India’s leading listed real estate developers are entering the second half of the financial year with sales momentum largely intact, despite volatility in equity markets and tighter project approval timelines. Market assessments indicate that residential demand has remained resilient across major urban centres, enabling large developers to stay broadly aligned with their FY26 business targets.
Industry analysts tracking housing activity across metropolitan regions say buyer interest continues to favour established brands, particularly in projects offering timely delivery, transparent governance, and access to social infrastructure. This trend has helped cushion developers from fluctuations in investor sentiment, even as share prices across the realty sector have faced intermittent pressure in recent months. Data reviewed by sector watchers suggests that pre-sales volumes for the December quarter are likely to mark the third consecutive period of stable performance for several large players. Demand has been supported by a combination of end-user purchases and long-term investors, with mid-income and premium housing segments both contributing meaningfully. In cities such as Mumbai, Bengaluru, Pune and Delhi-NCR, branded housing projects have benefited from improved project execution discipline and better alignment with evolving household preferences. However, while demand remains firm, supply-side constraints are emerging as a critical variable. Urban planners and developers point to regulatory approvals, land-use clearances, and environmental permissions as factors influencing the timing of new launches. In several cases, projects initially scheduled for release during the quarter have been deferred, pushing revenue recognition into subsequent periods without weakening underlying buyer appetite. From a city development perspective, this supply lag underscores the importance of predictable and efficient approval mechanisms. Experts argue that delayed housing supply can intensify affordability pressures in high-demand corridors, especially in employment-linked micro-markets.

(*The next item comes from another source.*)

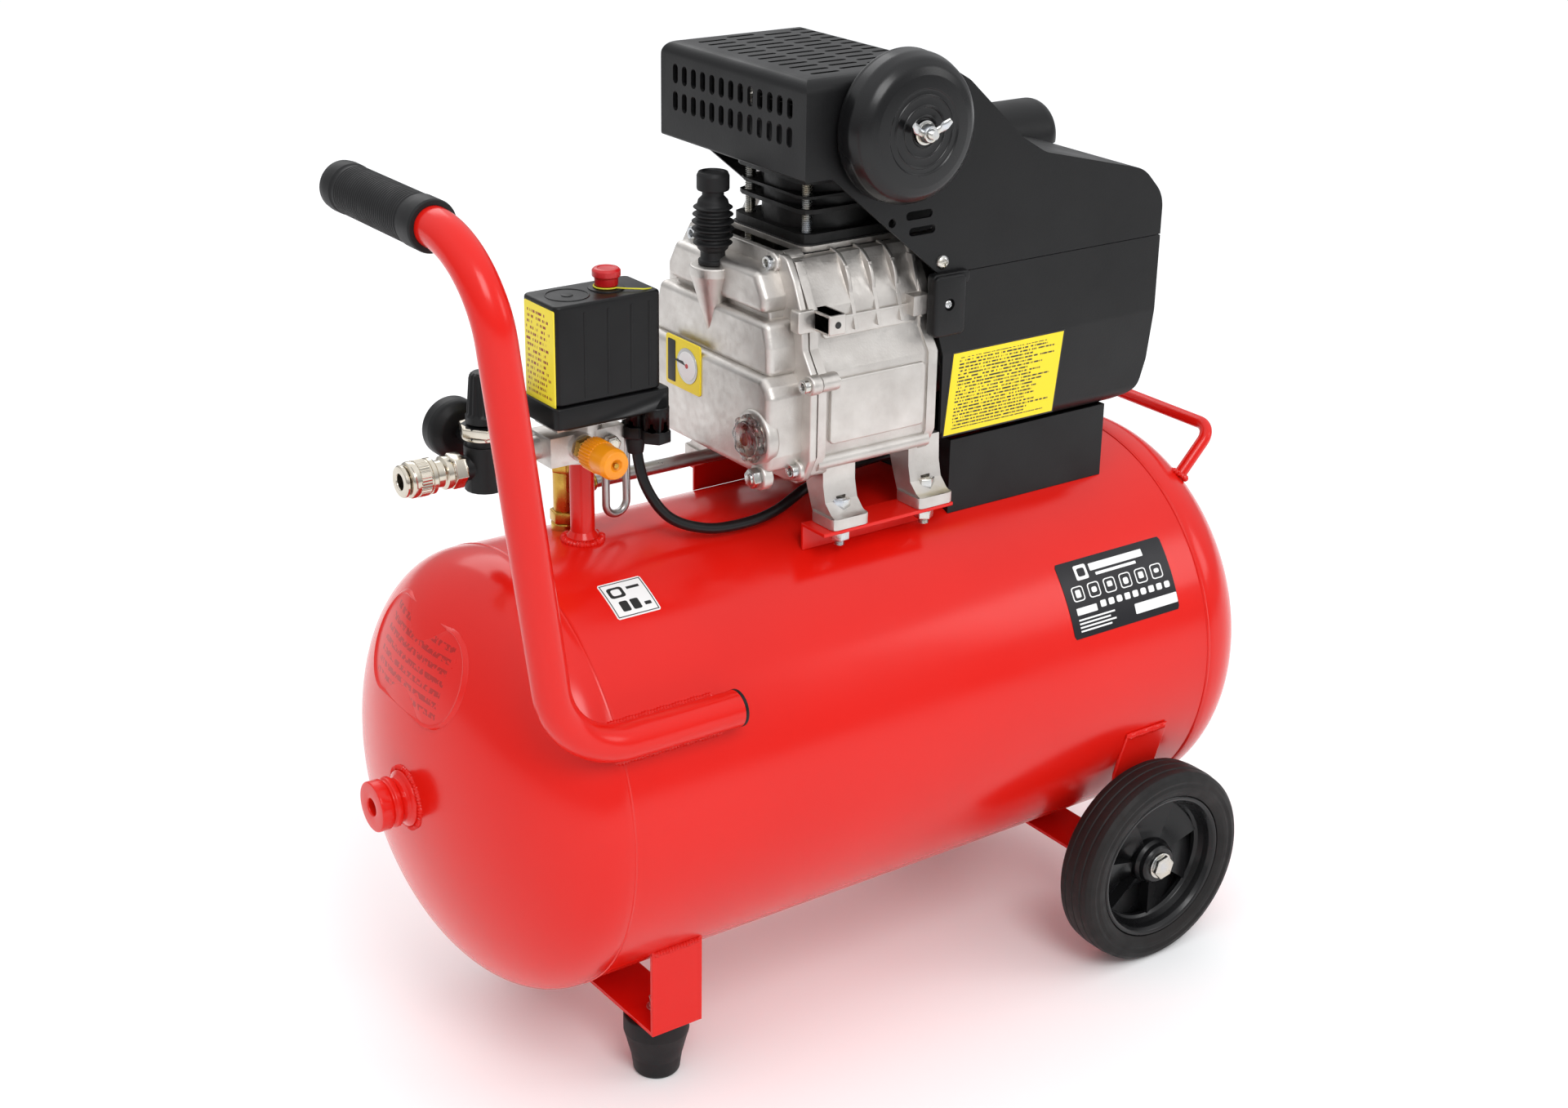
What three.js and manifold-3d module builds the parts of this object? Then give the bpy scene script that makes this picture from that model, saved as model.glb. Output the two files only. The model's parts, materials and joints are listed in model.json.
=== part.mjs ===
// Portable single-stage piston air compressor: a direct-drive pump and motor on a 50 litre receiver,
// with two wheels at the motor end and a bent push handle at the switch end.
// Millimetres, +Z up. -X is the handle and switch end, -Y is the side with the push handle.
import * as THREE from 'three';
import { mergeVertices } from 'three/addons/utils/BufferGeometryUtils.js';
import Module from 'manifold-3d';

const wasm = await Module();
wasm.setup();

// ---- driving dimensions -------------------------------------------------------------------------
const ORIGIN_SHIFT = 13; // the receiver's middle lies this far along +X from the centre of the box
const FIT = 0.3; // clearance kept between pieces that touch
const RECEIVER = { r: 160, wall: 2.5, seam: 269, head: 80, z: 226.5 };
const WHEEL = { x: 205, r: 81, inner: 153, outer: 189, rimR: 60, barrelR: 53, hubR: 15, boreR: 6.3, spokes: 7 };
const FOOT = { x: -203, y: 90, h: 48.4, rTop: 24, rBottom: 17, out: 118, high: 122 };
const STRAP = { t: 3, width: 42, low: 62.7 };
const HANDLE = { r: 12.7, bore: 11, y: 151, z: 310, xEnd: -178, xBend: -312, top: 650, lean: -0.13 };
const GRIP = { near: -92, far: 32, r: 15.5 };
const LIFT = { r: 5, y: 78, foot: [296, 354], corner: [331, 389] };
const RAIL = { x0: -66, x1: 50, y: 68, t: 2.5, flange: 28, top: 391 };
const BOLT = { front: -42, rear: 34, y: 82, r: 4.2 };
const LEG = { half: 14, pad: 16, reach: 14, thick: 8 };
const CASE = { x0: -70, x1: 36, bottom: 426, top: 583, wall: 5 };
const CRANK = { z: 502, throw: 20, shaftR: 11, pinR: 9, rod: 84 };
const COVER_SCREWS = [[46, 577], [91, 501], [78, 436]]; // [y, z] on the +Y side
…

At the same time, it presents an opportunity for cities to recalibrate approval processes to prioritise climate-resilient construction, efficient land use, and transit-oriented development. Large developers with diversified land banks and strong balance sheets appear better positioned to navigate these challenges. Analysts expect some players to report record quarterly pre-sales, driven by a mix of sustained sales from ongoing projects and selective new launches. This performance reflects a structural shift towards organised developers as buyers increasingly value financial stability, compliance, and long-term maintenance assurance. The broader implication for India’s urban housing landscape is significant. Stable residential demand supports construction employment, allied manufacturing, and municipal revenues, reinforcing housing’s role as an economic anchor. At the same time, the emphasis on branded developments highlights the need for inclusive growth strategies that ensure affordability and access for a wider segment of urban residents.
Looking ahead, industry observers suggest that the sector’s trajectory will depend on how effectively cities balance housing supply, infrastructure capacity, and environmental considerations. If approvals keep pace with demand and projects integrate energy efficiency and resilient design, India’s housing market could remain a steady contributor to sustainable urban growth through FY26 and beyond.